Steven Schroeder, Cudd’s apprentice who can also be seen twice a week at the Biltmore forge, is from Ohio. He decided around the age of nineteen that he wanted to become a blacksmith after exposure to the profession at Hocking College where he initially majored in forestry. He became enamored at the simple way of life and wanted to be a part of historical reenactments, which led to him working at Conner Prairie and then eventually finding his way down to Biltmore.
Schroeder relocated to the mountains of North Carolina to begin his ten-year apprenticeship under Cudd’s tutelage. The legacy of George Vanderbilt lives on through his functioning estate. It has brought together the master blacksmith and his apprentice, each from completely different backgrounds but who have found a common love of working with their hands.
When asking if shortening the typical decade one spends as an apprentice was possible, Cudd told him with a grin that he likes him and would be willing to shorten his time—to nine-and-three-quarters years. Schroeder knew then that while it may be a while before he’s ready to truly earn a living as a blacksmith, that at least he’d have fun working with a man with such a sense of humor.
Schroeder’s experience as a blacksmith has his entrepreneurial wheels turning. That connects him to the resurging American dream where more and more people are pursuing their dreams rather than working for another. As he develops his craft under the careful guidance of Cudd, he envisions what he can do with his talent and his space. Schroeder dreams of working with home-schooled children and setting them up to learn blacksmithing, and wonders what types of metal workings will become his specialty as he continues to hone and refine his skills. He recently opened his own shop, The Bearded Blacksmith, in Fairview, N.C., just outside of Asheville.
Working side by side, the master and apprentice both contribute to keeping the incredibly rich and historically important craft of blacksmithing alive. “People don’t realize it but blacksmithing is what allowed America to become what it is,” Cudd said. “The railroads wouldn’t have been built without us. Agriculture couldn’t have thrived without us.” While both Cudd and Schroeder work the ornamental side of the business, each realizes the contribution blacksmithing has made to the birth and growth of our nation.
While some may romanticize working in a craft that is centuries upon centuries old, that is not the case with Cudd. He may live a simple life, but he typically works nineteen hours a day, “Mornings begin at 5 a.m. I eat breakfast before heading to the shop around six,” Cudd said. “My cousins work with me down there and two of them show up around 7 a.m. I get them started until about 10 to 10:30 a.m. then I come to Biltmore. I have another cousin who comes around 8:30 a.m. They work and then I get home, eat supper, rest a bit then head back out to the shop until about 1 a.m.” Truly dedicated to his trade, however, he sometimes finds himself unable to sleep because he’s busy thinking about a particular creation. On nights like that he walks back over to his forge and begins again.
The pride that goes into the blacksmith’s work boils down to the perfection for which they approach their legacy.
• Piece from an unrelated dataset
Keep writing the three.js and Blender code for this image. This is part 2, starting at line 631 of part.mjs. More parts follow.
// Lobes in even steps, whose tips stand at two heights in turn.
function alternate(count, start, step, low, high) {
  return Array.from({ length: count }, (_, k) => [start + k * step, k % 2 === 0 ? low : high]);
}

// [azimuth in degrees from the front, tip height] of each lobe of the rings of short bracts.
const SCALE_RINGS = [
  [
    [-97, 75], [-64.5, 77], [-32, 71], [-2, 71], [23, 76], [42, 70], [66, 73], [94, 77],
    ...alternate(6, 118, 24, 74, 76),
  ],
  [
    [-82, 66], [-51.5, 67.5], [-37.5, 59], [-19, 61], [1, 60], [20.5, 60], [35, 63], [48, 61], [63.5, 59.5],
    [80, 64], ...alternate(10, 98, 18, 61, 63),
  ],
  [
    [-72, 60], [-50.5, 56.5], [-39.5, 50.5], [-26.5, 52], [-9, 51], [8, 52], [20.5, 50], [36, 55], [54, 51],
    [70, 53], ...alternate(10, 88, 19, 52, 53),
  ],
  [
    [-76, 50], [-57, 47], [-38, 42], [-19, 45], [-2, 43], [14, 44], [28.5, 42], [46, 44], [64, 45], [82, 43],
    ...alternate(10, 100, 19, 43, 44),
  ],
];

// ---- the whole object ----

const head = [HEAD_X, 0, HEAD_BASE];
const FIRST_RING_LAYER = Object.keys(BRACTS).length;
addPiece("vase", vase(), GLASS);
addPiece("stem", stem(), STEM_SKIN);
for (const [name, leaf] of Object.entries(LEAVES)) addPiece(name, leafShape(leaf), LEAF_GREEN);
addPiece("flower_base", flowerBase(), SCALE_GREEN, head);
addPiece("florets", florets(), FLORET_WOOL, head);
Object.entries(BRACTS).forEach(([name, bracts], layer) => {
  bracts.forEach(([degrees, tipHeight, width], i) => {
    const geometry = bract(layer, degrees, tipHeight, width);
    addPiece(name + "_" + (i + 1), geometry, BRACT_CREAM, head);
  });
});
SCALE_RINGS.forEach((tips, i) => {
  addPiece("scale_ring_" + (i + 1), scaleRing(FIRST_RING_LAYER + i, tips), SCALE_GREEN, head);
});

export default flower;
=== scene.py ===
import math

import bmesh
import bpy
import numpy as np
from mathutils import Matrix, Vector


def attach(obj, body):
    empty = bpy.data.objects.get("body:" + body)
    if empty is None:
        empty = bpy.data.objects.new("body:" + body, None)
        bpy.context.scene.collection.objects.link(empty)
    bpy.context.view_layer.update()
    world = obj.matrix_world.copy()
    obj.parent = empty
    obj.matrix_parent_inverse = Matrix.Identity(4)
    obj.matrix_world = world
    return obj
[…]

Cudd, who has been in the trade over three decades, and Schroeder who is going on roughly three years, both inspect their work ever so carefully looking for any minor imperfections that could exist. “If I wasn’t putting my name on this I may say I don’t care, but I don’t want years from now for someone to look at something and say, ‘Well he must have been in a hurry on the day he made this one’,” Cudd said.
Durability is something that matters. Most of the tools and machines in Cudd’s shop are well over 100 years old and they still function beautifully. Visitors are always given a warm welcome, and Cudd takes time to speak with them and to never turn his back on them. “I’ve had that experience where someone’s so caught up in what they’re doing that they barely take time to say hello,” Cudd said. That doesn’t happen here. Perhaps the only thing warmer is huddling in his Barnardsville Blacksmith’s shop with the wood stove crackling away and the forge nestling a 4,000 degree fire.
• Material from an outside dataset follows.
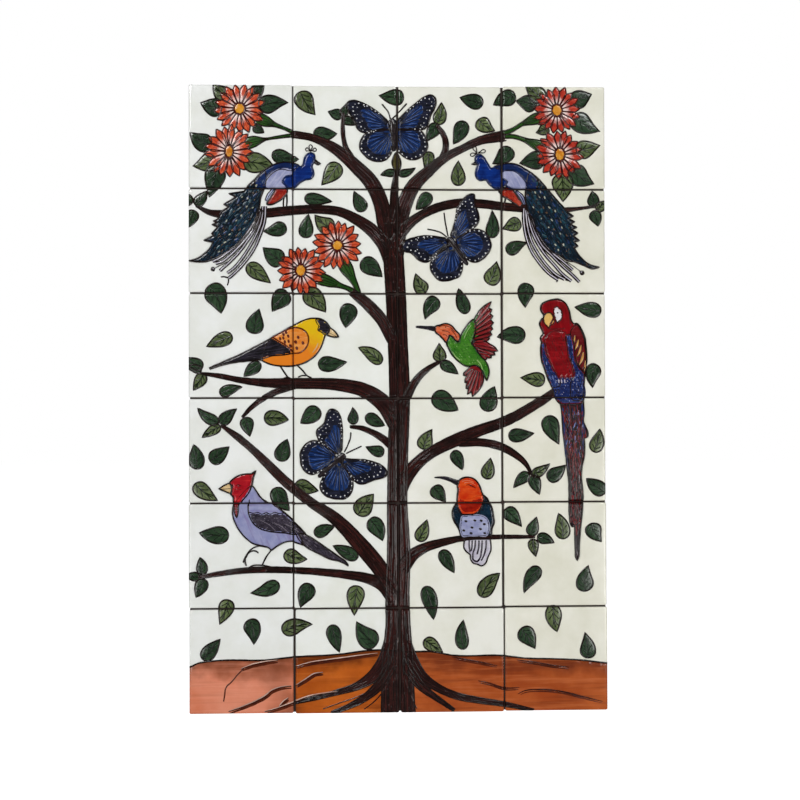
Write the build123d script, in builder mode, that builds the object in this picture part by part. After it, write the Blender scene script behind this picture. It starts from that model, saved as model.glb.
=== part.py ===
"""A tree-of-life mural of twenty-four relief clay tiles, set on a backer board.

The mural hangs upright: +X to the right, +Z up, and its picture faces -Y. The origin is the
centre of the board's back face, which lies against the wall. Every length is in millimetres,
except the tree's routes, which are in tile pitches: u to the right of the mural's left edge
and v down from its top edge, with a half width at each point.
"""

import os
from math import hypot

from build123d import *

# ---- driving dimensions ------------------------------------------------------------------
COLUMNS = 4
ROWS = 6
PITCH = 152.4  # six-inch nominal tile with its joint
TILE = 149.4  # trimmed size of one clay tile
TILE_THICK = 10.0
TILE_CORNER = 1.6  # radius of a tile's four corners, seen from the front
TILE_EDGE = 2.0  # pressed, rounded edge round a tile's face

BOARD_THICK = 6.0
BOARD_INSET = 4.0  # the board stops short of the tiles on every side
BOARD_CORNER = 3.0
BED_THICK = 2.5
BED_INSET = 2.0

KEY_COUNT = 7  # grooves pressed in a tile's back, for the mortar to grip
KEY_SPACING = 19.0
KEY_WIDTH = 9.0
KEY_LENGTH = 128.0
KEY_DEPTH = 1.5

GROUT_RECESS = 2.6  # how far the grout lies below the tile faces
GROUT_INSET = 1.0  # how far the joints stop short of the mural's edge

RELIEF = 0.8  # how far the tree stands out of a tile's face
RELIEF_MARGIN = 2.4  # the relief stops short of a tile's rounded edge

BED_Y = -BOARD_THICK
TILE_BACK_Y = BED_Y - BED_THICK
TILE_FACE_Y = TILE_BACK_Y - TILE_THICK

# The tiles are laid by hand, so they stray a little from the grid, row by row and column by
# column.
LAY_X = [
    (-0.5, -1.2, -0.8, 0.0),
    (-0.5, -1.2, -1.2, -0.4),
    (-0.4, -1.0, -1.4, -0.6),
    (0.0, -0.6, -1.2, -0.8),
    (-0.2, -0.6, -0.6, 0.0),
    (0.6, 1.2, 1.4, 0.8),
]
LAY_Z = (0.0, -0.8, -0.9, 0.0)

# ---- the tree, in tile pitches: (u, v, half width) -----------------------------------------
TRUNK = [
    (1.965, 1.30, 0.085),
    (1.955, 1.60, 0.090),
    (1.975, 2.00, 0.090),
    (1.995, 2.50, 0.088),
    (2.010, 3.00, 0.092),
    (1.995, 3.50, 0.090),
    (1.985, 4.00, 0.090),
    (1.998, 4.50, 0.105),
    (1.985, 4.90, 0.108),
    (1.990, 5.20, 0.115),
    (1.985, 5.45, 0.140),
    (1.985, 5.70, 0.150),
    (1.990, 6.00, 0.160),
]

LIMBS = [
    # the two crown limbs and the sprig between them
    [(0.99, 0.48, 0.030), (1.20, 0.52, 0.030), (1.40, 0.62, 0.045), (1.60, 0.79, 0.058),
     (1.75, 0.95, 0.065), (1.83, 1.12, 0.066), (1.88, 1.35, 0.070), (1.94, 1.60, 0.070)],
    [(3.00, 0.49, 0.048), (2.80, 0.53, 0.035), (2.60, 0.62, 0.030), (2.45, 0.70, 0.036),
     (2.30, 0.825, 0.046), (2.15, 0.97, 0.060), (2.065, 1.14, 0.066), (2.01, 1.35, 0.070),
     (1.98, 1.60, 0.070)],
    [(1.985, 0.85, 0.016), (1.968, 1.00, 0.030), (1.970, 1.20, 0.045), (1.970, 1.45, 0.050)],
    # twigs behind the upper butterfly
    [(1.48, 0.28, 0.008), (1.472, 0.40, 0.013), (1.478, 0.50, 0.014), (1.50, 0.60, 0.018),
     (1.57, 0.72, 0.022)],
    [(2.37, 0.39, 0.010), (2.42, 0.45, 0.018), (2.455, 0.53, 0.021), (2.455, 0.62, 0.024),
     (2.42, 0.72, 0.030)],
    # the peacocks' limbs
    [(0.08, 1.17, 0.006), (0.20, 1.23, 0.020), (0.32, 1.25, 0.034), (0.55, 1.245, 0.036),
     (0.75, 1.235, 0.038), (1.00, 1.210, 0.038), (1.25, 1.20, 0.035), (1.45, 1.225, 0.038),
     (1.60, 1.295, 0.045), (1.75, 1.40, 0.055), (1.86, 1.53, 0.060), (1.93, 1.70, 0.060)],
    [(3.90, 1.162, 0.006), (3.75, 1.183, 0.010), (3.60, 1.198, 0.018), (3.30, 1.190, 0.030),
     (3.00, 1.165, 0.034), (2.80, 1.142, 0.036), (2.60, 1.135, 0.036), (2.40, 1.172, 0.036),
     (2.20, 1.265, 0.036), (2.08, 1.36, 0.045), (1.98, 1.50, 0.050)],
    # the limb of the lower flowers
    [(1.57, 2.00, 0.034), (1.65, 2.06, 0.044), (1.75, 2.15, 0.050), (1.85, 2.27, 0.050),
     (1.93, 2.42, 0.050)],
    # the oriole's limb and its offshoot
    [(0.12, 2.765, 0.006), (0.30, 2.79, 0.017), (0.50, 2.83, 0.022), (0.70, 2.853, 0.033),
     (0.90, 2.86, 0.042), (1.10, 2.862, 0.045), (1.30, 2.865, 0.047), (1.50, 2.885, 0.055),
     (1.65, 2.92, 0.060), (1.78, 2.99, 0.070), (1.88, 3.08, 0.075), (1.96, 3.22, 0.075)],
    [(0.515, 3.18, 0.007), (0.60, 3.09, 0.015), (0.72, 3.00, 0.020), (0.85, 2.935, 0.024),
     (1.00, 2.89, 0.024)],
    # twigs of the middle rows
    [(1.54, 3.275, 0.008), (1.65, 3.29, 0.017), (1.75, 3.33, 0.022), (1.85, 3.39, 0.028),
     (1.93, 3.46, 0.030)],
    [(2.40, 2.655, 0.008), (2.30, 2.71, 0.018), (2.22, 2.775, 0.025), (2.15, 2.86, 0.030),
     (2.10, 2.95, 0.035), (2.05, 3.05, 0.036)],
    # the macaw's limb and its offshoot
    [(3.52, 2.93, 0.030), (3.40, 3.015, 0.036), (3.25, 3.105, 0.040), (3.10, 3.19, 0.042),
     (2.95, 3.255, 0.045), (2.80, 3.305, 0.048), (2.60, 3.385, 0.055), (2.40, 3.475, 0.050),
     (2.25, 3.565, 0.050), (2.15, 3.655, 0.055), (2.06, 3.78, 0.060), (2.00, 3.92, 0.060)],
    [(3.275, 3.74, 0.006), (3.22, 3.64, 0.016), (3.10, 3.535, 0.028), (2.95, 3.46, 0.032),
     (2.80, 3.43, 0.032), (2.60, 3.43, 0.034)],
    # the long diagonal limb
    [(0.315, 3.26, 0.008), (0.45, 3.355, 0.025), (0.60, 3.48, 0.028), (0.75, 3.625, 0.036),
     (0.90, 3.775, 0.040), (1.05, 3.905, 0.040), (1.20, 4.02, 0.040), (1.35, 4.115, 0.050),
     (1.50, 4.25, 0.060), (1.62, 4.385, 0.068), (1.72, 4.50, 0.072), (1.80, 4.60, 0.070),
     (1.88, 4.72, 0.065), (1.95, 4.85, 0.060)],
    # the two lowest limbs
    [(0.125, 4.695, 0.008), (0.30, 4.665, 0.018), (0.50, 4.64, 0.022), (0.75, 4.63, 0.024),
     (1.00, 4.638, 0.024), (1.25, 4.655, 0.028), (1.50, 4.683, 0.034), (1.70, 4.72, 0.042),
     (1.84, 4.78, 0.055), (1.94, 4.90, 0.060)],
    [(3.30, 4.332, 0.008), (3.10, 4.332, 0.013), (2.90, 4.333, 0.016), (2.60, 4.345, 0.022),
     (2.40, 4.385, 0.032), (2.25, 4.43, 0.040), (2.13, 4.50, 0.052), (2.04, 4.62, 0.060)],
]

ROOTS = [
    [(1.90, 5.36, 0.050), (1.86, 5.50, 0.060), (1.76, 5.64, 0.055), (1.60, 5.74, 0.034),
     (1.40, 5.80, 0.022), (1.20, 5.85, 0.016), (1.00, 5.895, 0.010)],
    [(1.92, 5.55, 0.050), (1.82, 5.72, 0.045), (1.66, 5.86, 0.030), (1.50, 5.94, 0.020),
     (1.36, 5.99, 0.012)],
    [(2.07, 5.36, 0.050), (2.12, 5.50, 0.055), (2.22, 5.66, 0.048), (2.36, 5.76, 0.034),
     (2.54, 5.84, 0.030), (2.75, 5.885, 0.026), (3.00, 5.925, 0.020), (3.28, 5.985, 0.010)],
    [(2.10, 5.60, 0.045), (2.20, 5.74, 0.036), (2.34, 5.85, 0.024), (2.52, 5.975, 0.012)],
]


def tile_centre(row, column):
    """The place of a tile's centre on the mural's face, as x and z."""
    x = (column + 0.5 - COLUMNS / 2) * PITCH + LAY_X[row][column]
    z = (ROWS / 2 - row - 0.5) * PITCH + LAY_Z[column]
    return x, z


def face_plane(y, x=0.0, z=0.0):
    """A plane parallel to the wall, whose normal points out of the picture."""
    return Plane(origin=(x, y, z), x_dir=(1, 0, 0), z_dir=(0, -1, 0))


def on_face(u, v):
    """A point given in tile pitches, as x and z."""
    return (u - COLUMNS / 2) * PITCH, (ROWS / 2 - v) * PITCH


def limb_sides(route):
    """The two long sides of a tapering limb, as lists of points."""
    points = [on_face(u, v) for u, v, _ in route]
    left = []
    right = []
    for i, (x, z) in enumerate(points):
        x0, z0 = points[max(i - 1, 0)]
        x1, z1 = points[min(i + 1, len(points) - 1)]
        run = hypot(x1 - x0, z1 - z0)
        half = route[i][2] * PITCH
        across = (-(z1 - z0) / run * half, (x1 - x0) / run * half)
        left.append((x + across[0], z + across[1]))
        right.append((x - across[0], z - across[1]))
    return left, right


def reaches(route, x, z):
    """True if a limb comes onto the face of the tile centred at x and z."""
    reach = TILE / 2 - RELIEF_MARGIN
    sides = [p for side in limb_sides(route) for p in side]
    across = max(p[0] for p in sides) > x - reach and min(p[0] for p in sides) < x + reach
    along = max(p[1] for p in sides) > z - reach and min(p[1] for p in sides) < z + reach
    return across and along


def limb_shape(route):
    """The flat outline of one limb, filled."""
    left, right = limb_sides(route)
    with BuildSketch() as shape:
        with BuildLine():
            Spline(left)
            Line(left[-1], right[-1])
            Spline(right[::-1])
            Line(right[0], left[0])
        make_face()
    return shape.sketch


def key_places(x, z):
    """The centres of the grooves in the back of the tile centred at x and z."""
    first = -(KEY_COUNT - 1) / 2 * KEY_SPACING
    return [(x + first + i * KEY_SPACING, z) for i in range(KEY_COUNT)]


def make_tile(row, column):
    """One clay tile: a pressed slab with a rounded edge, back grooves and the tree in relief."""
    x, z = tile_centre(row, column)
    routes = [r for r in [TRUNK] + LIMBS + ROOTS if reaches(r, x, z)]
    with BuildPart() as tile:
        with BuildSketch(face_plane(TILE_BACK_Y, x, z)):
            RectangleRounded(TILE, TILE, TILE_CORNER)
        extrude(amount=TILE_THICK)
        fillet(tile.faces().sort_by(Axis.Y)[0].edges(), TILE_EDGE)
        with BuildSketch(face_plane(TILE_BACK_Y)):
            with Locations(*key_places(x, z)):
                SlotOverall(KEY_LENGTH, KEY_WIDTH, rotation=90)
        extrude(amount=KEY_DEPTH, mode=Mode.SUBTRACT)
        if routes:
            with BuildSketch(face_plane(TILE_FACE_Y)) as tree:
                for route in routes:
                    add(limb_shape(route))
                with Locations((x, z)):
                    side = TILE - 2 * RELIEF_MARGIN
                    Rectangle(side, side, mode=Mode.INTERSECT)
            extrude(tree.sketch, amount=RELIEF)
    return tile.part


def make_board():
    """The fibre-cement board that carries the tiles, with its back against the wall."""
    with BuildPart() as board:
        with BuildSketch(face_plane(0)):
            width = COLUMNS * PITCH - 2 * BOARD_INSET
            height = ROWS * PITCH - 2 * BOARD_INSET
            RectangleRounded(width, height, BOARD_CORNER)
        extrude(amount=BOARD_THICK)
    return board.part


def make_bed():
    """The mortar bed between board and tiles, keyed into the grooves of every tile."""
    with BuildPart() as bed:
        with BuildSketch(face_plane(BED_Y)):
            inset = BOARD_INSET + BED_INSET
            Rectangle(COLUMNS * PITCH - 2 * inset, ROWS * PITCH - 2 * inset)
        extrude(amount=BED_THICK)
        with BuildSketch(face_plane(TILE_BACK_Y)):
            for row in range(ROWS):
                for column in range(COLUMNS):
                    with Locations(*key_places(*tile_centre(row, column))):
                        SlotOverall(KEY_LENGTH, KEY_WIDTH, rotation=90)
        extrude(amount=KEY_DEPTH)
    return bed.part


def make_grout():
    """The dark grout in the joints: a lattice that fills what the tiles leave between them."""
    with BuildPart() as grout:
        with BuildSketch(face_plane(TILE_BACK_Y)):
            joint = PITCH - TILE
            inset = joint / 2 + GROUT_INSET
            Rectangle(COLUMNS * PITCH - 2 * inset, ROWS * PITCH - 2 * inset)
            for row in range(ROWS):
                for column in range(COLUMNS):
                    with Locations(tile_centre(row, column)):
                        RectangleRounded(TILE, TILE, TILE_CORNER, mode=Mode.SUBTRACT)
        extrude(amount=TILE_THICK - GROUT_RECESS)
    return grout.part


def save(part, name):
    """Labels a piece and writes its STEP file."""
    part.label = name
    export_step(part, f"parts/{name}.step")


os.makedirs("parts", exist_ok=True)
save(make_board(), "backer_board")
save(make_bed(), "setting_bed")
save(make_grout(), "joint_grout")
for tile_row in range(ROWS):
    for tile_column in range(COLUMNS):
        save(make_tile(tile_row, tile_column), f"tile_r{tile_row + 1}_c{tile_column + 1}")
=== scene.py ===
"""The look of the tree-of-life tile mural: glazed relief artwork on the packed clay tiles.

The mural faces -Y, with +X to the right and +Z up. The artwork is laid out in tile pitches: u to
the right of the mural's left edge and v down from its top edge. Heights above the white glaze,
line widths and the like are in millimetres until a tile is built; the meshes are in metres.
"""

from math import atan2, ceil, cos, hypot, pi, radians, sin, sqrt
from random import Random

import bmesh
import bpy
from mathutils import Matrix, Vector, noise
from mathutils.geometry import delaunay_2d_cdt
from mathutils.kdtree import KDTree


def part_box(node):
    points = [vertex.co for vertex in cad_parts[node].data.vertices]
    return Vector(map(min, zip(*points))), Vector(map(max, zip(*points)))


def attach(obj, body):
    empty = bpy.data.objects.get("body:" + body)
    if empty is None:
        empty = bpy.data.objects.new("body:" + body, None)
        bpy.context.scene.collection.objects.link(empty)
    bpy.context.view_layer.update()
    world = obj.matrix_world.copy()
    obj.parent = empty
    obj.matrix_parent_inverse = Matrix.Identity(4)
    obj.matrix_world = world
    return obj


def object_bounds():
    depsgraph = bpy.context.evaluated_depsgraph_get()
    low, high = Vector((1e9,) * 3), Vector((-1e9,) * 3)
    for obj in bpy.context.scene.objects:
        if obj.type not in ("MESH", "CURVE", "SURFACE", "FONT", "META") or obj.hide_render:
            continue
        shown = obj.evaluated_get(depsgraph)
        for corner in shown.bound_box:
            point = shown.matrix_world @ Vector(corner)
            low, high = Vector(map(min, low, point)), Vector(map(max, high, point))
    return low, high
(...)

In the age of mass production and imitations, some folks find themselves willing to settle for less than the best in order to “save money.” Cudd recounts the story of a woman at the Mountain State Fair a few years ago interested in buying one of his hand crafted five-piece fireplace sets complete with hand woven broom. She argued with him over the price and he said, “Ma’am I am not trying to sell you this set.” She said she could get one at Walmart for $20. He gave her his blessing to do so and she left. The following year she came back, however, and he instantly remembered her as she again started inquiring about his fire set. He said he thought she was buying one at Wal-Mart. “Well, I did,” she admitted. When he asked her how long it lasted she replied softly, “Until about Christmas.” He said then as plainly as he says now, “My work lasts forever as we know forever. It doesn’t need replaced but if it ever does it comes with a lifetime guarantee as long as I’m alive.”
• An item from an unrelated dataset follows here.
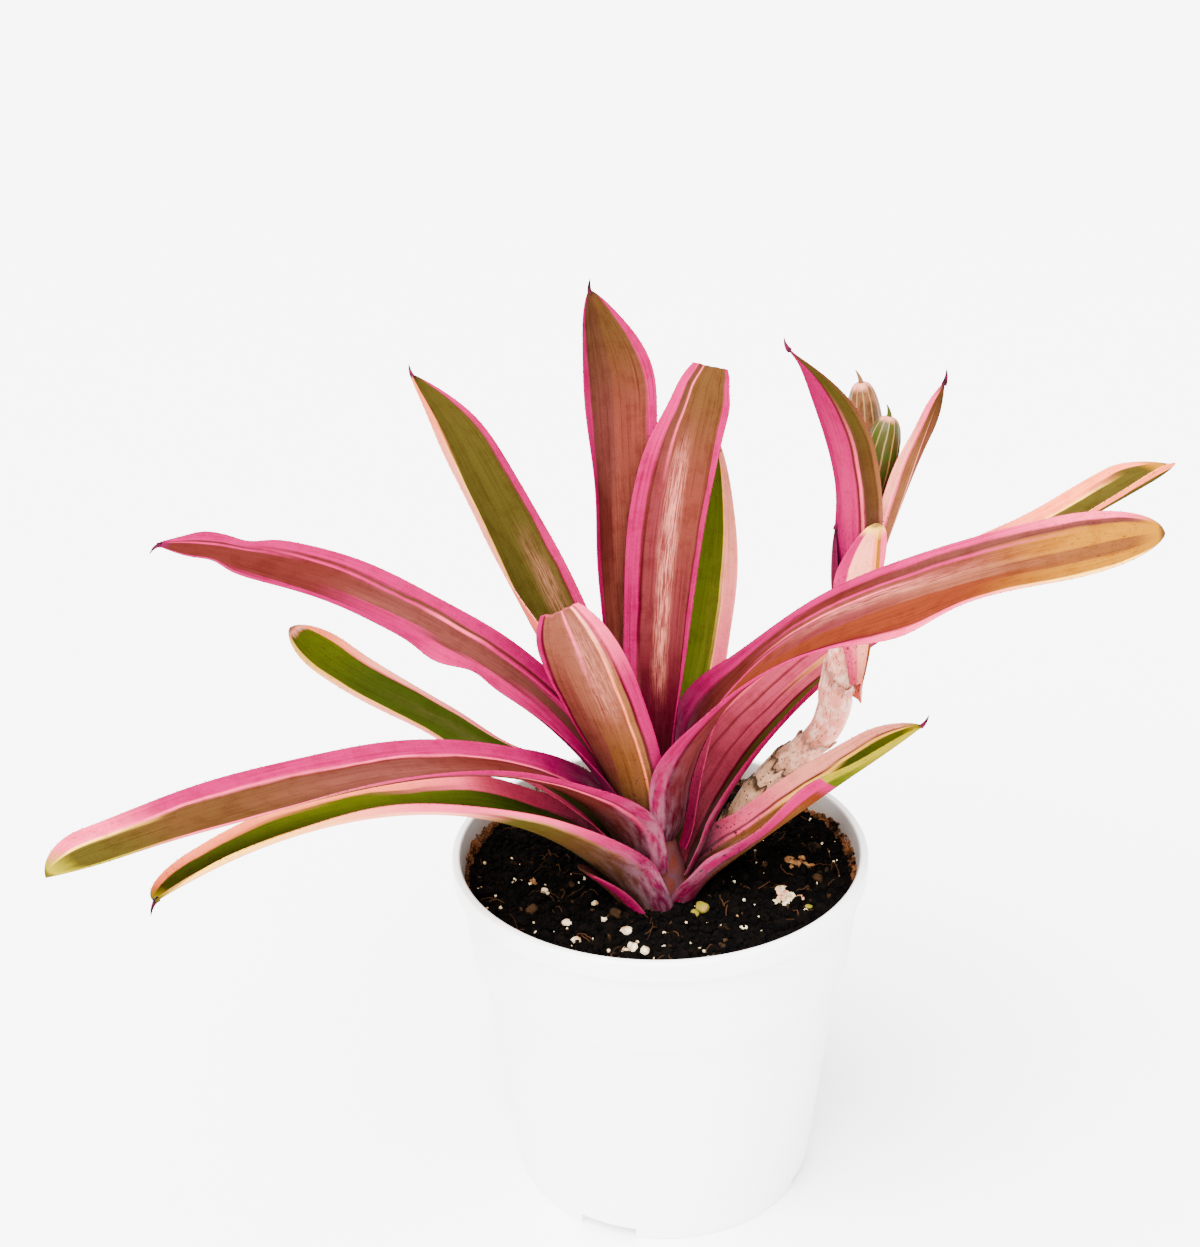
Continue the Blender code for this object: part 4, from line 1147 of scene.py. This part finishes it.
@dataclass(frozen=True)
class Litter(Scatter):
    """Loose bits scattered on the soil: how many, how large, how lumpy and their finish."""
    name: str
    count: int
    smallest: float
    largest: float
    squash: float
    finish: PlainFinish
    seed: int
    detail: int = 1

    def model(self, graph: Graph, given: dict) -> tuple:
        """A turned, scaled, dented lump."""
        lump = graph.node("GeometryNodeMeshIcoSphere", None, {"Radius": 1.0, "Subdivisions": self.detail})
        spot = graph.node("GeometryNodeInputPosition")
        dents = graph.node("ShaderNodeTexNoise", None, {"Vector": spot, "Scale": 1.4, "Detail": 2.0}, 1)
        push = graph.node("ShaderNodeVectorMath", {"operation": "SUBTRACT"}, {0: dents, 1: (0.5, 0.5, 0.5)})
        lump = graph.node("GeometryNodeSetPosition", None,
                          {"Geometry": lump, "Offset": graph.scaled(push, (1.3, 1.3, 1.3))})
        turn = graph.node("FunctionNodeRandomValue", {"data_type": "FLOAT_VECTOR"},
                          {0: (0, 0, 0), 1: (math.tau, math.tau, math.tau), "Seed": given["Seed"]})
        size = graph.node("FunctionNodeRandomValue", {"data_type": "FLOAT"},
                          {2: given["Smallest"], 3: given["Largest"], "Seed": given["Seed"] + 7}, 1)
        squash = given["Squash"]
        return lump, turn, graph.vector(size, size * (0.75 + 0.25 * squash), size * squash)

    def build(self, places: Array) -> Object:
        """Lay the bits at places given in metres."""
        sizes = {"Smallest": self.smallest * MM, "Largest": self.largest * MM, "Squash": self.squash}
        return enrol(self.scatter(self.name, places, self.finish.material(self.name), self.seed, sizes),
                     "soil")


@dataclass(frozen=True)
class Clump:
    """Larger bits at places of their own: x, y and size in millimetres; with grains, each is a heap."""
    name: str
    spots: tuple
    finish: PlainFinish
    roughness: float = 0.35
    grains: int = 0

    def bits(self, rng: np.random.Generator) -> list:
        """Place, size and lift of every bit."""
        if not self.grains:
            return [(x, y, size, size * 0.25) for x, y, size in self.spots]
        return [(x + rng.normal(0, size * 0.45), y + rng.normal(0, size * 0.45),
                 size * rng.uniform(0.16, 0.36), size * rng.uniform(0.0, 0.35))
                for x, y, size in self.spots for _ in range(self.grains)]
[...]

It upsets Cudd to note that several places now exist where what he calls pre-fab metal work is manufactured. “There was a great sink in blacksmithing, but about twenty years ago there was a revival of blacksmithing in America and people started realizing we needed this in our lives—this is how America was built,” Cudd said. “But when it began coming back, you had lost a span of people who truly believed it should be perfected. And many of the ones who are in the business now took some really beat-up metal work where it’s hammered and beat to death. And the pre-fab metal work is based on looking like that.”
Cudd glides his hands across the hammer marks on the fire poker he created, noting how each one is even and controlled. “Bad hammer marks were considered cheap grade, unlearned work. But now people think that these bad hammer marks make it more authentic,” Cudd said. “Metal work should look like smooth glass.” And it is clear that Cudd is able to produce this quality of work—and he strives to continue to instruct apprentices such as Schroeder to pursue the same perfection. “There’s a wide gap between the perfection work and this other side that’s trying to kill the perfection work, and then there’s the middle, and I’m trying to close up that gap with the work that I do and to teach people to respect and understand how hammer-marks should look,” Cudd said.